Penelope has now written a book, due out on December 1st, about the Karen people, about Richard’s death and about another terrible blow dealt to her family – Huntington’s Disease.


Oliver, her husband, was rushed to hospital in 1998 with a leaking heart valve. Surgeons at York Hospital saved his life in an emergency operation, but while recovering, nurses noticed the first signs of Huntington’s, an hereditary disease of the central nervous system.


Tests later showed the couple’s eldest children, Georgina and David, also had the disease, leaving only their youngest, Anne, untouched.


Penelope admits she’s worried that people will criticise her for including details of her husband and children’s deteriorating condition in her book, Footsteps to the Jungle: A Personal Journey, but believes it is time to set the record straight on this often-misunderstood disease.


‘I’ve never had trouble talking about it, although I am something of a talker anyway,’ she said. ‘This seems by far the healthiest way of dealing with it. If I’m honest, I found writing the book very therapeutic. I had so many things I needed to write down and this was a way of sorting through the chaos.’


That chaos now includes selling the family home to pay for a smaller, purpose-built house for herself and her brave but ailing husband; caring for her children, even though their condition often makes them pull away from family ties; looking out for her grandchildren and providing a haven when they need it; running her charity; and now, promoting her fundraising book.


‘The chaos just goes on and on,’ said Penelope, with a wry smile. ‘It all sounds very dramatic, but after a while you just get used to it. People who live a so-called normal life might be aghast, but so few of us actually live normal lives, don’t we? Almost every family, no matter who they are, is dysfunctional in its own way.’

 For more information about the Karen Hilltribes Trust visit www.karenhilltribes.org.uk. For a copy of Footsteps to the Jungle (Pen & Sword, £16.99 or £12.99 in December) email penelopeworsley@gmail.com or call 07973221362.

Karen Hill Tribes

Map of Karen Hill Tribes - Click to view in Google Maps

The Karen Hilltribes Trust

The charitable trust, set up by Penelope in memory of her son Richard, now raises around £350,000 a year (£3 million in the last decade) and works with 35,000 people in 400 villages in the Mae Hong Son province in north-west Thailand, close to the Burma border.


It has three main aims: improving health, improving education and improving income generation. To that end, it has:

Provided access to clean water every day to more than 27,000 people.

Given out 20,000 blankets so people can keep warm as temperatures plummet to below freezing.

Bought 30,000 mosquito nets to protect people from malaria.

Provided school transport for 8,000 children (more than 200 have also been able to attend university).

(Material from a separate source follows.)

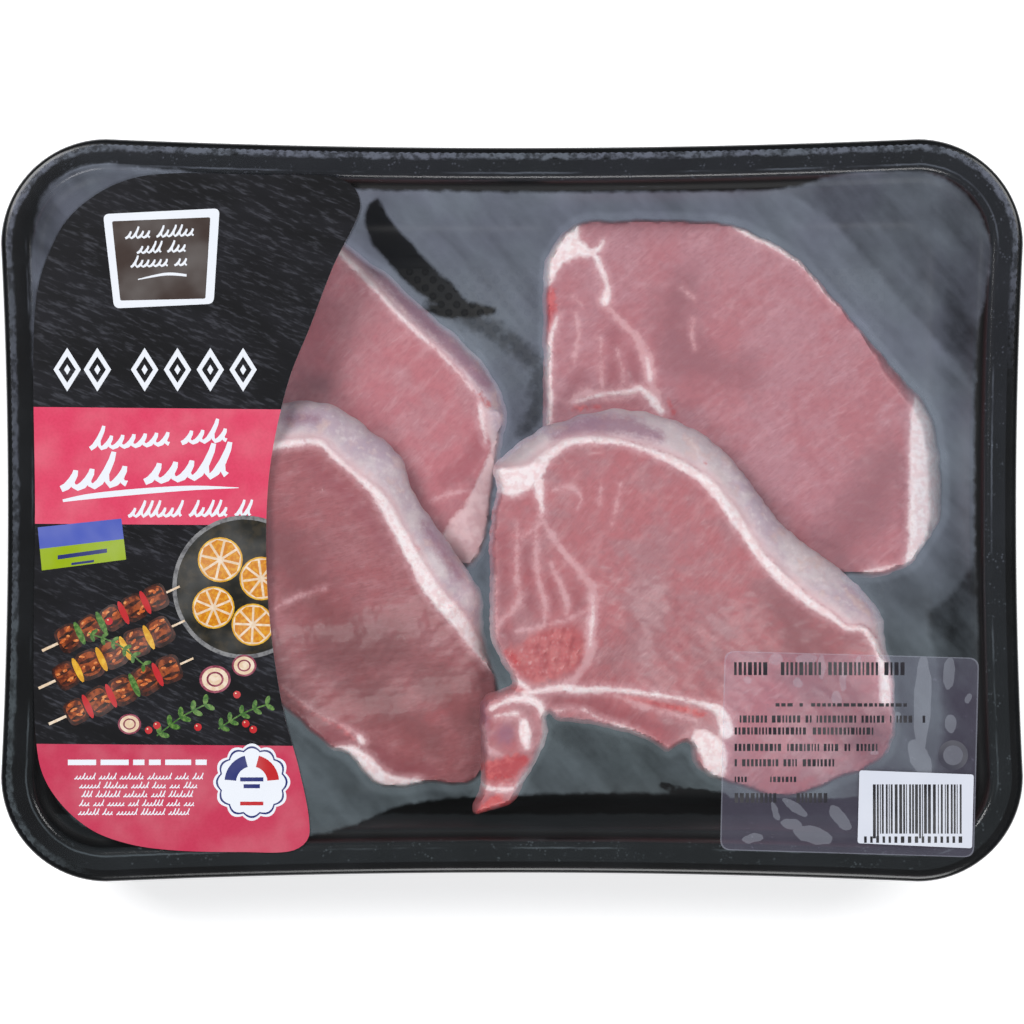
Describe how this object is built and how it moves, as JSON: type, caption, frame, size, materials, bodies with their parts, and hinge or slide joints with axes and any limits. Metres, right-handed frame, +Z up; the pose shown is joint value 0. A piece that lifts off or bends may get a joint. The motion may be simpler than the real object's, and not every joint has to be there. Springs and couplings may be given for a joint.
{
  "type": "meat tray pack",
  "caption": "Sealed rectangular plastic tray of raw bone-in pork chops under clear film, with a waisted printed label at one end and a clear price label at a corner.",
  "frame": {"origin": "middle of the tray's underside", "axes": "+X along the tray to the end with the clear label, +Y across it, +Z up through the film"},
  "size_m": [0.3, 0.218, 0.0421],
  "materials": {
    "tray": "black thermoformed plastic, glossy",
    "pad": "dark dotted absorbent pad",
    "lean_meat": "moist pink muscle with a fine grain",
    "fat": "soft white fat, pink at its edges",
    "bone": "red spongy sawn bone with white gristle",
    "film": "clear sealed film, fogged inside",
    "printed_label": "printed film label, slate and pink",
    "clear_label": "clear adhesive label, slightly violet",
    "barcode_label": "white label with dark bars"
  },
  "bodies": {
    "root": {"tray": "tray", "absorbent_pad": "pad", "back_left_lean": "lean_meat", "front_left_lean": "lean_meat", "back_right_eye": "lean_meat", "back_right_side_muscle": "lean_meat", "front_right_eye": "lean_meat", "front_right_side_muscle": "lean_meat", "front_right_belly": "lean_meat", "back_left_fat": "fat", "front_left_fat": "fat", "front_left_tail_fat": "fat", "back_right_fat": "fat", "back_right_corner_fat": "fat", "front_right_fat": "fat", "front_right_tail_fat": "fat", "front_left_belly": "bone", "back_right_vertebra": "bone", "front_right_vertebra": "bone", "front_right_spine_tip": "bone", "front_right_rib": "bone", "top_film": "film", "printed_label": "printed_label", "clear_label": "clear_label", "barcode_label": "barcode_label"}
  },
  "joints": []
}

Brought rice fields back into production by building or repairing irrigation systems.

Trained more than 50 volunteers every year to live and work with the people of the Karen, building water systems and teaching in schools.

 

Huntington’s disease

Huntington’s is an hereditary disorder – if one of your parents has it, you have a 50:50 chance of getting it – of the central nervous system.

Early symptoms include uncontrollable muscular movements, stumbling, clumsiness, lack of concentration, memory lapses, depression, mood swings and anti-social behaviour.

Later on, people often experience difficulty in speech and swallowing, emotional instability, loss of organisational skills, psychological problems and physical deterioration.